**Raw records**
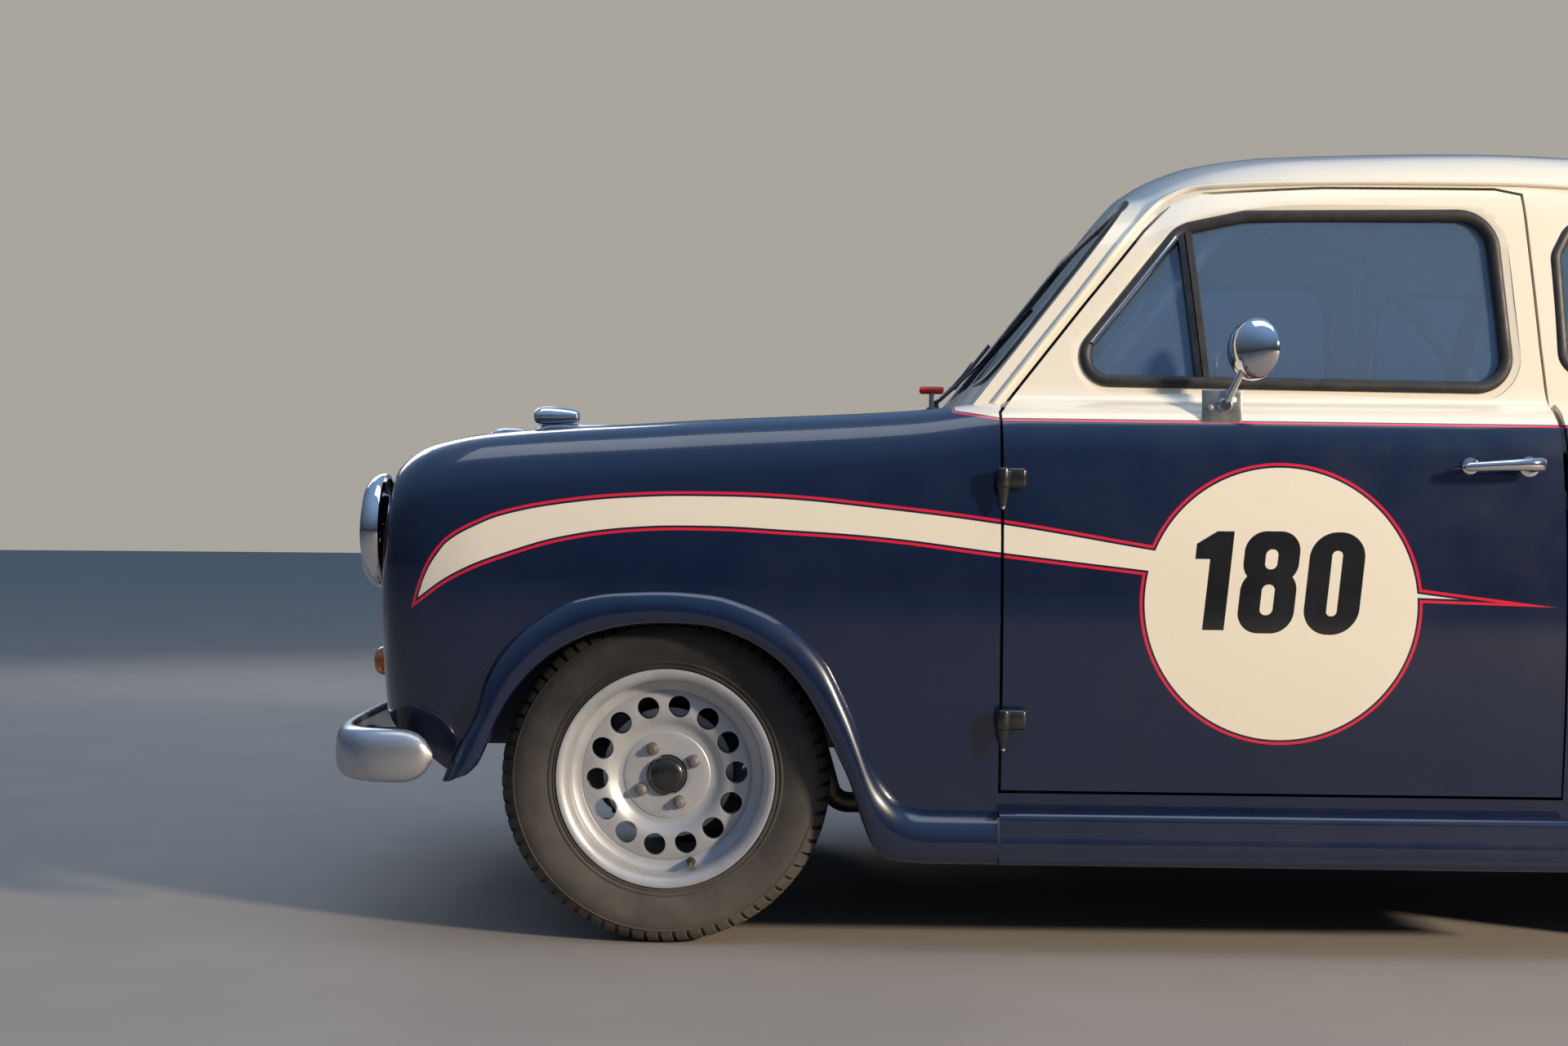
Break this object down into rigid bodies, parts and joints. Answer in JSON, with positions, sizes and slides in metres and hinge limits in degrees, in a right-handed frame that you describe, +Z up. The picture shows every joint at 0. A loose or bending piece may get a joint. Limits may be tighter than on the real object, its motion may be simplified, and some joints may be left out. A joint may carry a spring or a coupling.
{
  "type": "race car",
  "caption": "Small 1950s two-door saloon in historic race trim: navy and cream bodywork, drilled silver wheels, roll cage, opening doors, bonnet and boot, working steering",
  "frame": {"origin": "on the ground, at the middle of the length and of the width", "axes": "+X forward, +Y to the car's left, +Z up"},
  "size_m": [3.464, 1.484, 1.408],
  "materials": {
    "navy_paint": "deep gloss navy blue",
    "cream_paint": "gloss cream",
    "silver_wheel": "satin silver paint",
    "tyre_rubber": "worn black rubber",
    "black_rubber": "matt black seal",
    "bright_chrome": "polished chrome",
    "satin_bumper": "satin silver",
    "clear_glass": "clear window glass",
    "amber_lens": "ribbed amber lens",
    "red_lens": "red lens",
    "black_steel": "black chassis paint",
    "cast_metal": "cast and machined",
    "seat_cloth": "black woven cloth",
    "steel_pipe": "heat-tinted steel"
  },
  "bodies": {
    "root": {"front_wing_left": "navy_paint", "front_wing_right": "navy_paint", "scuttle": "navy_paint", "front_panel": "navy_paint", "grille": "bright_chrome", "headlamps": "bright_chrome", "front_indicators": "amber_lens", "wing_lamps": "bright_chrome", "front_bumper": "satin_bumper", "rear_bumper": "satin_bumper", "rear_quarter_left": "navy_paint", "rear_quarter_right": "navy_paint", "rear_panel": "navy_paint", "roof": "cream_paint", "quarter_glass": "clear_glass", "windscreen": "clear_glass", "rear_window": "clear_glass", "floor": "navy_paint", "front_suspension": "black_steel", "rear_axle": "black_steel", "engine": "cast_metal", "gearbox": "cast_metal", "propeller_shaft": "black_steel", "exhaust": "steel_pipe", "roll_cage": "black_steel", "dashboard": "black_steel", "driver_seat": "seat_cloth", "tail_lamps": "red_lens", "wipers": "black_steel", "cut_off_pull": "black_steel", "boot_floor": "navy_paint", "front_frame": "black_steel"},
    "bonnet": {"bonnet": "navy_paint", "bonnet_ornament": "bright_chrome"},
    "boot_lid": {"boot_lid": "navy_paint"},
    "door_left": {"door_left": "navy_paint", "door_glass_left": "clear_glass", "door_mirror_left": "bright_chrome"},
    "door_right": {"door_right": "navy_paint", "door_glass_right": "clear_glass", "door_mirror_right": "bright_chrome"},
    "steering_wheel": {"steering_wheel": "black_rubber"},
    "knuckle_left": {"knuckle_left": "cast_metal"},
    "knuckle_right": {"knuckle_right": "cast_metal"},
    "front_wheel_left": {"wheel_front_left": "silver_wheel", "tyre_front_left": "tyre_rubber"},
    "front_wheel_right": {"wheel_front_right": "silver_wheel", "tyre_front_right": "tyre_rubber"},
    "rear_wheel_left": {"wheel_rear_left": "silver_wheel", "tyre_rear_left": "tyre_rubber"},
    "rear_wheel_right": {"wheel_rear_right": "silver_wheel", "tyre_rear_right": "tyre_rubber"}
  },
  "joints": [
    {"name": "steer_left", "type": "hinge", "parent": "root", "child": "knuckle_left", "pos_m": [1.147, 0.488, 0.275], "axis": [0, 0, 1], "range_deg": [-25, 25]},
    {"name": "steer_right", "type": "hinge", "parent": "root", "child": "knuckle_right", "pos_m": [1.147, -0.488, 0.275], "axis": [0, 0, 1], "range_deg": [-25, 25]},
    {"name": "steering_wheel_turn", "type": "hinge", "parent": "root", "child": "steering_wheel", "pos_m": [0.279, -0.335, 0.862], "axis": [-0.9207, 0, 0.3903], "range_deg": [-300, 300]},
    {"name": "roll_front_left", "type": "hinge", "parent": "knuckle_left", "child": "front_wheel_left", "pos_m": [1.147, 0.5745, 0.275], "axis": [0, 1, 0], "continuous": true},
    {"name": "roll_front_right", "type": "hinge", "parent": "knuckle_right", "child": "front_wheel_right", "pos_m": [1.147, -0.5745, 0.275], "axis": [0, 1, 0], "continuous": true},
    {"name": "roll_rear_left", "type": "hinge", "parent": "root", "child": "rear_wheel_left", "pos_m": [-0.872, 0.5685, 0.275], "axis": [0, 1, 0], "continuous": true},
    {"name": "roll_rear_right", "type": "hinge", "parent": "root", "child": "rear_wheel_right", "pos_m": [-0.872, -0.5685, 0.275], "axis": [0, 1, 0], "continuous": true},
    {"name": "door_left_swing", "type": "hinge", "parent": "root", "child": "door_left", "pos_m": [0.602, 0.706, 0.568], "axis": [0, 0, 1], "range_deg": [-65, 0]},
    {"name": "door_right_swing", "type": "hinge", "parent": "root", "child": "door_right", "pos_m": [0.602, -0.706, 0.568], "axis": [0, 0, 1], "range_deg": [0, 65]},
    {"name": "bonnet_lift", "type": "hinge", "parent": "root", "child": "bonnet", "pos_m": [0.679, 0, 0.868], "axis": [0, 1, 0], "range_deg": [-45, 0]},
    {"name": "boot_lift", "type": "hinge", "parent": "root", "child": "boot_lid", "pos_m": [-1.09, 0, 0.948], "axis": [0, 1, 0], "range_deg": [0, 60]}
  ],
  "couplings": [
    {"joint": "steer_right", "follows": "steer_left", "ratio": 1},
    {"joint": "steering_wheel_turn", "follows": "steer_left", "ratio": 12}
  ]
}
* * *
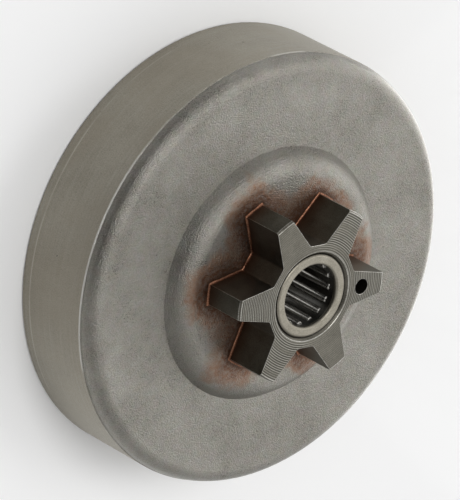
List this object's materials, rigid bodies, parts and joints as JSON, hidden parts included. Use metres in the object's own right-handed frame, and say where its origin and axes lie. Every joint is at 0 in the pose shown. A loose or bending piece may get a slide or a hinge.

**Task**
List all lines above in which the string "parts" appears.

**Finished answer**
Break this object down into rigid bodies, parts and joints. Answer in JSON, with positions, sizes and slides in metres and hinge limits in degrees, in a right-handed frame that you describe, +Z up. The picture shows every joint at 0. A loose or bending piece may get a joint. Limits may be tighter than on the real object, its motion may be simplified, and some joints may be left out. A joint may carry a spring or a coupling.
List this object's materials, rigid bodies, parts and joints as JSON, hidden parts included. Use metres in the object's own right-handed frame, and say where its origin and axes lie. Every joint is at 0 in the pose shown. A loose or bending piece may get a slide or a hinge.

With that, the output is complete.